With Node, if you find you have a memory leak, this happened to us recently, it’s why I’m bringing up, we found that we have a memory leak in our we also have a system to our proxy system is built on top of Node which is because we wanted to give people access to web sockets when they were deploying web applications on to dotCloud. It’s basically handling all the traffic coming to our platform, rather important piece of code. And we realized the memory slowly trending up over a few days and we’d get killed off and it would be restarted but it would certainly cause some problems especially with these long held connections. I think just the immaturity of that is certainly problem but we probably see a year or a year and half ago, this was a real big problem but I think it was really blocking people from adopting. I think over this year we’ve seen Node starting to settle a bit and mature in terms of the core library the speed at which is moving which gives people the confidence that they aren’t going to be new the core is introduced, but in terms of the monitoring there is certainly interesting work being done, I don’t know how many people are actually making use of it. For instance, DTrace, if we were all using DTrace, if we could all use DTrace, it’s not very well used on Linux right now, that would give us more insight into our Node processes are doing we have virtually into any other language but again is very under development, some very promising, maybe not 100% there yet.
Basically what that means is that we end up in some ways I think it’s maybe not a good thing but have good side effects because it forces us to build, if you’re using Node it forces you to architect your systems in a certain way, building these very small, very simple, very well decoupled and redundant systems, because you assume they are sort of like mosquitoes, they are made to score quick and then they potentially die, so I think in a lot of ways as using it for overall system architecture it’s great, where it gets problematic with these quick to die services not traditionally but originally most of the early examples of Node, probably most of the examples we find today when you first start up store a ton of state in process, in memory, which is really cool that you can do that certainly gets you going quickly and shows you why vented communication is cool, but also certainly creates problems when you have these processes die off, oh, well I had all these users connected to my game that was only running into single process. So, I think that’s why the Node community Redis community but certainly Node people seem to use Redis a lot as a way to persist that state and I think that is something we are going to see going forward more. We’ve seen it with. Daniel Shaw has a, not sure it’s ready to go, but with an implementation of Socket.IO that uses Redis to store its state instead of having that state stored in process. Because so many people use Socket.IO that traditionally stored all its state in memory and so I think that it’s going to be changing going forward.

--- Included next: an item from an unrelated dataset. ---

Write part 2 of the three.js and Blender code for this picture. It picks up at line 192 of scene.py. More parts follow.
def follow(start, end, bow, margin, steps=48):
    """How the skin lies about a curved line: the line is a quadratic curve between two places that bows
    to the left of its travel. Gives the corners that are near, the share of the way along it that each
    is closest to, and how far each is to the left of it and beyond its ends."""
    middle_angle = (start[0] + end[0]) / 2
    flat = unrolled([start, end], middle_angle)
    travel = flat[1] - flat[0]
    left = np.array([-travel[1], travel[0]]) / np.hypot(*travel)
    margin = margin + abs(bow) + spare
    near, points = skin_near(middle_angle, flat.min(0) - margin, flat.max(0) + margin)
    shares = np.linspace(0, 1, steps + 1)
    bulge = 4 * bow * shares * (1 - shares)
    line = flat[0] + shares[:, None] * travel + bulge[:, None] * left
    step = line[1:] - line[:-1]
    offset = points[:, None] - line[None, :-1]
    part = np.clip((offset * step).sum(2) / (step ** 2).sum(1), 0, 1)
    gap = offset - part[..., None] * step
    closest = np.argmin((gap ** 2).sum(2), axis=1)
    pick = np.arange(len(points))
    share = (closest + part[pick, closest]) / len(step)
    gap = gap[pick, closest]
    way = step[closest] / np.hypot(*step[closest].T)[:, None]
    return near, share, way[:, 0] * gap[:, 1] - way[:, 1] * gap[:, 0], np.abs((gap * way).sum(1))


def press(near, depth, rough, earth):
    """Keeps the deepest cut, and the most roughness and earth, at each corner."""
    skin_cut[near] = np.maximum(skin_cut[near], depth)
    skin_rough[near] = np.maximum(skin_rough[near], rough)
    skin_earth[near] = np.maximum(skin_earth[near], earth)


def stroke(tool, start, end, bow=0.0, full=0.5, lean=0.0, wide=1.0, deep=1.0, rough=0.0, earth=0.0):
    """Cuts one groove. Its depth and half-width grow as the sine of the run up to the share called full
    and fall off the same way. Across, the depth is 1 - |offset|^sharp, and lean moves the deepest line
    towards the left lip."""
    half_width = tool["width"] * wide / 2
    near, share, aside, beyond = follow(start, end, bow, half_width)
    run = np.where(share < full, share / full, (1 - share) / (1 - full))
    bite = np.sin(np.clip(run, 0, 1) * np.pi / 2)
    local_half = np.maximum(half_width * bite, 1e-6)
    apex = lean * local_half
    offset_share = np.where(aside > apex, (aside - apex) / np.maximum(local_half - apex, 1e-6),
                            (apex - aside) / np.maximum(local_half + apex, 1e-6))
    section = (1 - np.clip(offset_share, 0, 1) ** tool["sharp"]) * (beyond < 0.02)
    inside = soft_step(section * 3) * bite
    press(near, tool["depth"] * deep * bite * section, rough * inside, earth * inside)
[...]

The other issue with running Node in production it sort of forces this architecture of having small decoupled systems, a small decoupled components that build up a larger system. It can be really annoying at first for doing deployment and monitoring because you have so many more tiny little processes, all these things that would have been built into a library before Python or Java or whatever, you just build them as a separate process. And again it sort of forces you to have good practices in terms of being rigorous about having automated process monitoring and having monitored deployment systems, and so this speaks to what we are doing at dotCloud, we automate deployment and we build all of that on it a sort of service oriented way from the ground up and do that the communication coordination of these different services, that like I said becomes more important to have all that automated once you have so many lying around.

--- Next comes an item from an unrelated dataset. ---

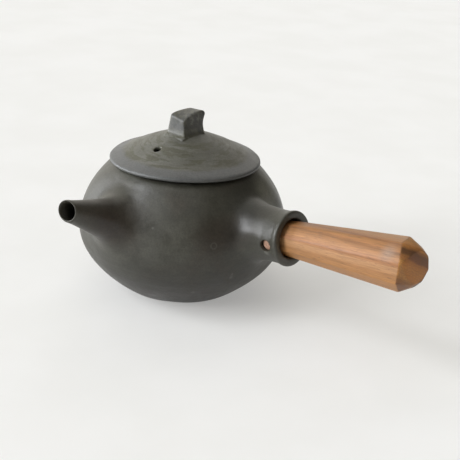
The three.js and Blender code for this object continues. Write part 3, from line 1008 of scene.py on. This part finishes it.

Well, probably the first pitfall they need to be aware of is web sockets very frequently just don’t work. So, I was a Realtime conf recently, there was a lot of talk about this and there was basically an entire talk sloth dedicated to making their argument the web sockets are not ready for the real world. And I would say I generally agree with that, web sockets on their own are probably not ready to be deployed in general applications. If you are in a well-controlled environment, know the devices the users are going to be using, if you are on your corporate intranet, maybe, maybe you can get away with it there. But in the general case, yes, I don’t think web sockets on their own are enough. That being said, there are fortunately, great abstraction layers that are built on top. We have Socket.IO, now sort of split into Socket.IO and engine.IO, and there is also Socket.JS, they use web sockets where they can but they fall back to others where they can’t. So, I think it’s going to be quite a while before we see raw web sockets used.
The other thing where you run into problems is it’s not only the client devices it’s that there is a whole bunch of infrastructure between our servers and clients, a lot of which doesn’t really understand web sockets or even real time communication, like long held connections are a problem. So, for instance I think I mentioned earlier that we originally used engine as our front end proxy, great tool, nginex, very widely used, very high performant, also doesn’t happen to support web sockets, it only supports http1.0 back end which creates problems. so, what that meant we ended up having to put a lot of engineering effort into building our own replacement for this proxy system called Apache, it’s all open source on GitHub, encourage people to use it if they are looking to have a web socket compliant proxy, but it’s not the only piece, there are other layers as you get certainly with incorporate networks there are often front end filters on incoming and outgoing traffic, or other ISPs proxies or whatever can create issues, I’ve certainly seen problems with there was a lot of talk as well at realtime conf, all the problems you see with mobile devices specifically, Android is the big problem it just doesn’t support web sockets at all on the Android browser fortunately they seem to be moving towards using Chrome I know that now Android is the most widely deployed and I know that most of those are using Android2.0 and I know that the Android2.3 browser just sort of shrugs when you throw web sockets at it. so, that’s certainly going to be a problem is a problem today and is going to be a problem for a while.
Dio: Thank you very much Gabriel.
Yes.